Like most contributors to the journal, Doug Collins is a man of parts bulldoglike-Englishman, World War II combat veteran and POW, award-winning Canadian journalist, and uncompromising defender of freedom of speech and the press. As he makes clear, Collins is skeptical of more than one Revisionist argument, often on his own experience, but he wants no part of the Establishment's permanent hatemongering against the Germans. Furthermore, and most important, he scores the press of own country for its cowardly submission to special interests, Jewish and otherwise, which decreed a practical news blackout of the second trial of Ernst Zündel, and which continues hypocritically to evade the issue of suppression of unpopular speech and writing from the politically incorrect, while functioning as a virtual cheering section for every Communist crank and pornographer. As we American Revisionists know as well as anyone, just because a man doesn't go to jail for unpopular opinions doesn't mean there is real freedom of the press a mass media which is uniformly hostile to, or blacks out, an important point of view might just as well be subject to state censorship.
Carl Nordling, a professional demographer, takes another look at the very open question for Revisionists and, increasingly, even non-Revisionists of how many Jews died in Europe during the Second World War. Nordling's synthesizing of the population and mortality estimates for European Jewry during the war years from the best Revisionist and Exterminationist sources with his own small-scale study of a cohort of the fates of several hundred individual Jews should open new vistas for Revisionist researchers in search of an accounting of the actual (and no less deplorable) losses suffered by Jews during the war to replace the fraudulent numerological fetish of the “Six Million.”
Then Frederick Kerr takes a look at a new textbook on a subject that has been all but flogged to death in the universities and schools over the past several decades, to wit Nationalism & Antisemitism in Modern Europe 1815-1945. As Dr. Kerr points out, students may learn more about that subject than their educator, Israeli professor, Shmuel Almog, and his publisher, Britain-based international media czar (or is that tsar?), Robert Maxwell, bargained for.
Robert Clive, an expert on the history of the Second World War, examines David Martin's account of Britain's (and America's) betrayal of yet another anti-Communist World War-II ally, Serbian General Draza Mihailovic.

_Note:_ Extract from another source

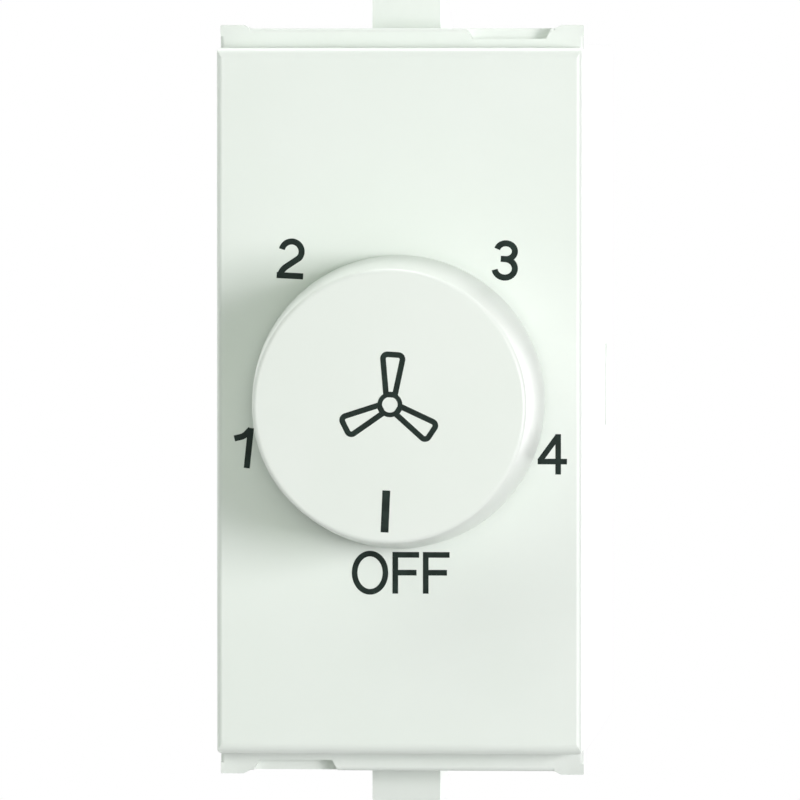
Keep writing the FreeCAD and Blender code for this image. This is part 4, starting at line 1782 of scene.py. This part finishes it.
@dataclass(frozen=True)
class Lamp:
    """A square soft lamp that faces the part, sizes in metres.

    Attributes:
        name: the lamp's name.
        direction: from the part to the lamp.
        distance: from the part to the lamp.
        size: width of the lamp.
        level: the brightness that it gives a white surface.
        colour: its colour.
        lit: the direction in which that surface faces.
    """

    name: str
    direction: Triple
    distance: float
    size: float
    level: float
    colour: Colour = (1.0, 1.0, 1.0)
    lit: Triple = (0.0, -1.0, 0.0)

    def build(self) -> None:
        """Make the lamp.

        Its power is the level times pi squared times the squared distance, over the cosine at which its
        light meets the lit surface.
        """
        towards = Vector(self.direction).normalized()
        data = bpy.data.lights.new(self.name, "AREA")
        data.shape = "SQUARE"
        data.size = self.size
        data.color = self.colour
        data.energy = self.level * math.pi**2 * self.distance**2 / towards.dot(Vector(self.lit))
        aimed(self.name, data, Vector((0.0, 0.0, 0.0)), towards, self.distance)


@dataclass
class Studio:
    """Camera, lights, floor and background, sizes in metres.

    Attributes:
        distance: from the camera to the middle of the face.
        right_deg: how far the camera stands to the right of the front.
        up_deg: how far it stands above the front.
        view_width: what the picture's width shows at the face.
        aim: the point of the face's plane in the picture's middle (x, z).
        floor_drop: how far the floor lies below the part.
        floor_half: half the floor's width.
        floor_tone: how light the floor is by its own colour.
        floor_glow: how brightly it shows.
        lamps: the lamps round the part.
        fill_level: brightness of the background's faint fill.
        fill_colour: the fill's colour.
    """

    distance: float = 0.6
    right_deg: float = 3.65
    up_deg: float = 1.8
    view_width: float = 48.75 * MM
    aim: Place = (0.06 * MM, 0.09 * MM)
    floor_drop: float = 0.06
    floor_half: float = 0.7
    floor_tone: float = 0.45
    floor_glow: float = 0.9
    lamps: tuple[Lamp, ...] = (
        Lamp("key_lamp", (0.69, -0.71, 0.055), 0.6, 0.2, 0.432, (1.0, 0.955, 0.99)),
        Lamp("second_lamp", (0.5, -0.866, 0.05), 0.6, 0.15, 0.075, (0.87, 0.87, 1.0)),
        Lamp("front_lamp", (0.1, -0.99, 0.1), 0.6, 0.15, 0.085, (0.88, 1.0, 0.8)),
        Lamp("left_lamp", (-0.5, -0.62, 0.6), 0.5, 0.3, 0.12, (0.93, 1.0, 0.92)),
        Lamp("high_lamp", (0.05, -0.7, 0.71), 0.16, 0.08, 0.062),
        Lamp("far_left_lamp", (-0.95, 0.3, 0.1), 0.6, 0.28, 0.25, lit=(-1.0, 0.0, 0.0)),
        Lamp("far_top_lamp", (0.0, 0.3, 0.95), 0.6, 0.25, 0.52, lit=(0.0, 0.0, 1.0)),
        Lamp("side_lamp", (0.42, 0.9, 0.1), 0.4, 0.25, 0.185, lit=(1.0, 0.0, 0.0)),
        Lamp("back_lamp", (-0.45, 0.82, 0.35), 0.6, 0.4, 0.12, lit=(0.0, 1.0, 0.0)),
    )
    fill_level: float = 0.035
    fill_colour: Colour = (0.95, 1.0, 0.9)

    def camera(self) -> None:
        """Make the camera at the photograph's angle."""
        low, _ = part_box("face_plate")
        target = Vector((self.aim[0], low.y, self.aim[1]))
        right, up = math.radians(self.right_deg), math.radians(self.up_deg)
        back = Vector((math.sin(right) * math.cos(up), -math.cos(right) * math.cos(up), math.sin(up)))
        data = bpy.data.cameras.new("camera")
        data.sensor_width = 36.0
        data.lens = data.sensor_width * self.distance / self.view_width
        data.clip_start, data.clip_end = 0.01, 10.0
        bpy.context.scene.camera = aimed("camera", data, target, back, self.distance)

    @staticmethod
    def seen(graph: Graph) -> Socket:
        """1 for the rays that show the background: the camera's, reflections and transmission.

        Args:
            graph: the graph of the world or the floor.

        Returns:
            The value's socket.
        """
        path = graph.node("ShaderNodeLightPath")
        either = graph.math("MAXIMUM", path.outputs["Is Camera Ray"], path.outputs["Is Glossy Ray"])
        return graph.math("MAXIMUM", either, path.outputs["Is Transmission Ray"])

    def world(self) -> None:
        """A white background that lights the part only as a faint fill."""
        world = bpy.data.worlds.new("studio")
        world.use_nodes = True
        bpy.context.scene.world = world
        graph = Graph(world.node_tree)
        fill = world.node_tree.nodes["Background"]
        fill.inputs["Color"].default_value = (*self.fill_colour, 1.0)
        fill.inputs["Strength"].default_value = self.fill_level
        white = graph.node("ShaderNodeBackground")
        white.inputs["Color"].default_value = (1.0, 1.0, 1.0, 1.0)
        mix = graph.node("ShaderNodeMixShader")
        graph.feed(mix.inputs[0], self.seen(graph))
        graph.feed(mix.inputs[1], fill.outputs[0])
        graph.feed(mix.inputs[2], white.outputs[0])
        graph.feed(world.node_tree.nodes["World Output"].inputs[0], mix.outputs[0])

    def floor(self) -> None:
        """A pale floor well below the part, which glows for the rays that show the background."""
        low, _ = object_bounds()
        level = low.z - self.floor_drop
        half = self.floor_half
        corners = [(-half, -half, level), (half, -half, level), (half, half, level), (-half, half, level)]
        mesh = bpy.data.meshes.new("floor")
        mesh.from_pydata(corners, [], [(0, 1, 2, 3)])
        material = bpy.data.materials.new("floor")
        material.use_nodes = True
        graph = Graph(material.node_tree)
        shader = material.node_tree.nodes["Principled BSDF"]
        shader.inputs["Base Color"].default_value = (self.floor_tone, self.floor_tone, self.floor_tone, 1.0)
        shader.inputs["Roughness"].default_value = 0.9
        shader.inputs["Emission Color"].default_value = (1.0, 1.0, 1.0, 1.0)
        glow = graph.math("MULTIPLY", self.seen(graph), self.floor_glow)
        graph.feed(shader.inputs["Emission Strength"], glow)
        mesh.materials.append(material)
        made = bpy.data.objects.new("floor", mesh)
        bpy.context.scene.collection.objects.link(made)
        made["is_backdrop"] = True

    def build(self) -> None:
        """Make the camera, the lights, the world and the floor."""
        self.camera()
        for lamp in self.lamps:
            lamp.build()
        self.world()
        self.floor()
        bpy.context.scene.view_settings.view_transform = "Standard"


def main() -> None:
    """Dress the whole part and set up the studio."""
    logging.basicConfig(level=logging.INFO, format="%(name)s: %(message)s")
    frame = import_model()
    nodes = frame["nodes"]
    finishes = Finishes()
    finishes.build()
    for part in (FrontPlate(), Knob(), Housing(), SwitchWorks(), Board(), Terminals()):
        part.build(nodes, finishes)
        log.info("%s is done", type(part).__name__)
    Studio().build()


if __name__ == "__main__":
    main()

This issue of The Journal has an usually long, and very newsy, “Historical News and Comment Section.” As Associate Editor Mark Weber, Dan Desjardins, and JHR Editorial Advisors John Bennett and Dr. Clarence Lang demonstrate, the enemies of historical truth are in retreat, and it's not a pretty sight, particularly when these powerful malefactors are devoting all their considerable resources to covering up their crimes and misdeamors by muzzling their critics. But murder will out, whether the murder of Rudolf Hess or of historical fact or of free inquiry, as these four articles testify.
In this issue, for the first time in some years, The Journal has published two letters from readers. We hope to continue publishing informed letters, with preference given to communications taking reasoned issue with, or adding materially to, articles previously published in The JHR.
Your editor has one final, pleasant task, to announce that on September 19, Mel Mermelstein and his pricey Beverly Hills lawyers voluntarily dismissed their complaints of libel, conspiracy, and intentional infliction of emotional distress against the Institute for Historical Review; its founder, Willis A. Carto; and the populist Liberty Lobby. Just hours earlier, Judge Stephen Lachs had dismissed Mermelstein's fourth complaint, for malicious prosecution, Aside from ending a potentially devastating $11 million suit, the end of the Mermelstein case, barring an appeal, rings down the curtain on a ten-year-long melodrama of costly, time-consuming litigation with one of America's most-honored “Holocaust survivors.” An upcoming issue of The Journal will include an examination of what the Mermelstein has involved, and produced, of note, historiographically as well as institutionally, for IHR and revisionism.